In the past couple of years, the city began receiving an unusually high number of requests to erect all sorts of displays. To accommodate all of the requests and to be more inclusive, it held a lottery in 2011.

But the Nativity Committee, which in the past had been allocated 14 spaces each year, was awarded only three plots. The other winners posted signs such as one that read "Happy Solstice" while most of the other spaces were never decorated.

In adopting the ban, city leaders said they feared allowing all comers, regardless of their messaging, could lead to further conflict and "nastiness" in the community.

City Attorney Marsha Jones Moutrie has argued the First Amendment prohibits the city from picking and choosing which displays to allow. 
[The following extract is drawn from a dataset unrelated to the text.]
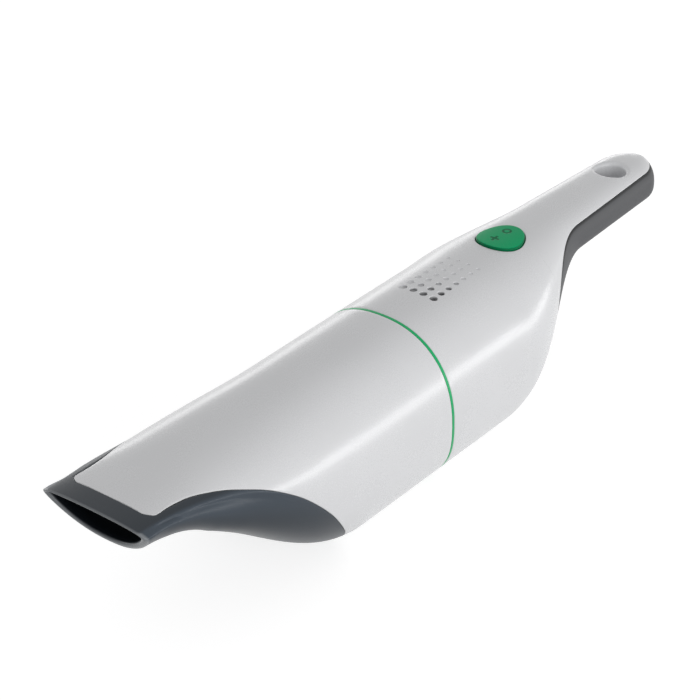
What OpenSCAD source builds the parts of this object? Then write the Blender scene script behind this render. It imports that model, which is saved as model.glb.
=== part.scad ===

While "the law doesn’t require us to take the step that the staff has proposed here, and we are within our legal right to continue the program as we have done it... I feel like we’re setting up a ring for a competition in Palisades Park," City Councilman Terry O'Day said at the time. "And it’s one that’s getting nasty."

Barry Rosenbaum of the Santa Monica City Attorney's Office said outside court that judge Collins had correctly recognized that "there are multiple opportunities" for individuals or groups to engage in free speech at various other points throughout the city.

He added that the Palisades Park case was "content neutral" and had nothing to do with the religious content of the display.

— City News Service contributed to this report.